|
|
|
|
|
by frgtpsswrdlame
2905 days ago
|
|
>So the conclusion here is that failing to graduate high school and becoming a teen parent has little impact on life outcomes? The conclusion is that it has little impact on your ability to not be "permanently poor" as the prior commenter stated. >On the other hand, does Bruenig (or anyone) believe that holding a job is casually independent from the sets of behavioral traits that lead people into failing high school and becoming teen parents? Saying "these things aren't independent" and saying "these things have a strong causal connection and here's the direction" are worlds apart so let's not treat the former as our motte and the latter as our bailey. >Accusations of motivated reasoning cut both ways. He could say that you seem just as desperate to implicate society as he is to exonerate it.
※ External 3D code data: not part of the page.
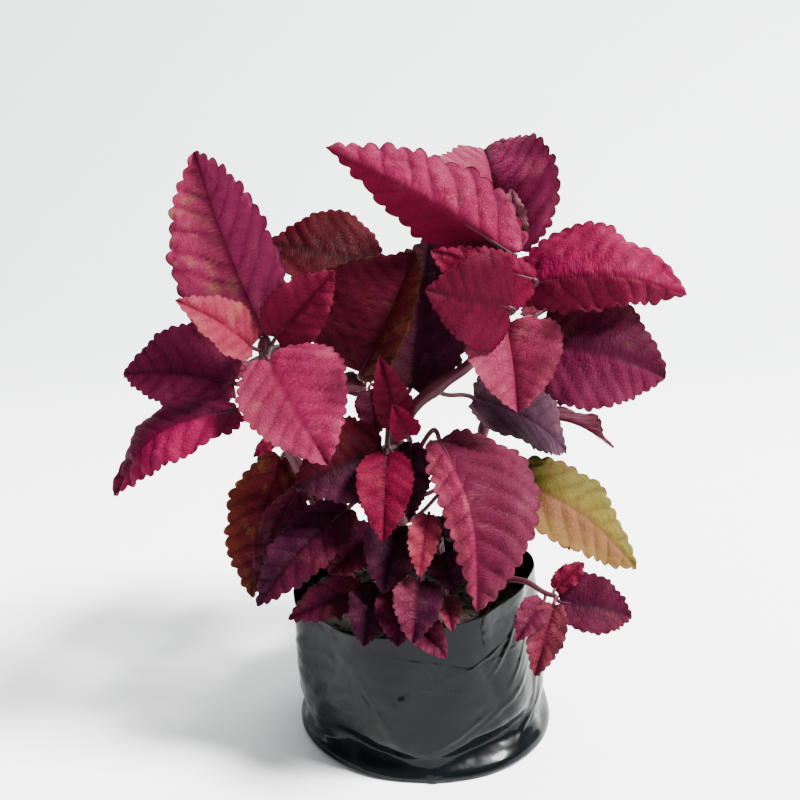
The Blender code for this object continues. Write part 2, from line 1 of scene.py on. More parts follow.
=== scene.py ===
from math import pi, radians

import bmesh
import bpy
import numpy as np
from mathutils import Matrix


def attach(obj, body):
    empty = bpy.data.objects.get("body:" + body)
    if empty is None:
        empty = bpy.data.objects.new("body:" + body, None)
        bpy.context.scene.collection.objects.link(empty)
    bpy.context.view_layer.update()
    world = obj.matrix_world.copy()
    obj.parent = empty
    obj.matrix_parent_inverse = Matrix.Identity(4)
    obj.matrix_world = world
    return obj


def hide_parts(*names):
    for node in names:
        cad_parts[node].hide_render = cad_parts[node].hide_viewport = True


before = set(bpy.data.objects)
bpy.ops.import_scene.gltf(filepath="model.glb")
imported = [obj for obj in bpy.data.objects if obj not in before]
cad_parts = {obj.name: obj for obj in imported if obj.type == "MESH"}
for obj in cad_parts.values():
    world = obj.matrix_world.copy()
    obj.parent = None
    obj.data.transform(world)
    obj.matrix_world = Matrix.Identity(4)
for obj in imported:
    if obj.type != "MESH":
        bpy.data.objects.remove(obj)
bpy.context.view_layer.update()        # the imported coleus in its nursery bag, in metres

mm = 0.001               # every size below is in millimetres, and makePiece turns it into metres


def inks(centre, edge, vein, blotch, blotches, rim):
    # A finish, in colours as the eye sees them, 0 to 255: the middle of the blade, its edge, the veins,
    # the blotches and how much of the blade they take, and the thin line along the teeth.
    return dict(centre=centre, edge=edge, vein=vein, blotch=blotch, blotches=blotches, rim=rim)


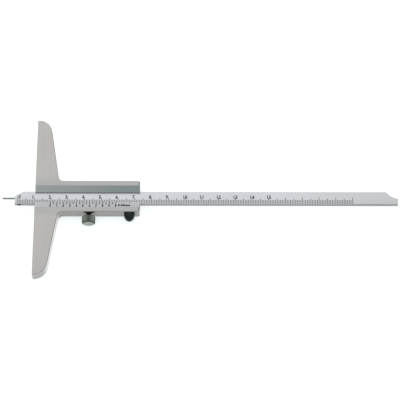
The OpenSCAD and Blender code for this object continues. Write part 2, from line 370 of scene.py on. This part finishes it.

Motivated reasoning requires a motivation, eg motivated reasoning would be '... that you're desperate to exonerate because you're racist.' But I never did that. And I don't mind the accusation that I'm implicating society here, I am. |
|
Is there any conceivable evidence for this view that would be compelling to you? Is there a possible state of life outcomes that cannot be explained by pointing at "the system"?
> Motivated reasoning requires a motivation
Suppose X says to Y, "you are desperate for claim Z to be true." I think a strait-forward reading implies that X has some motivation to believe in Z independent of Z's truth value. No claim regarding the nature of the motive is necessary.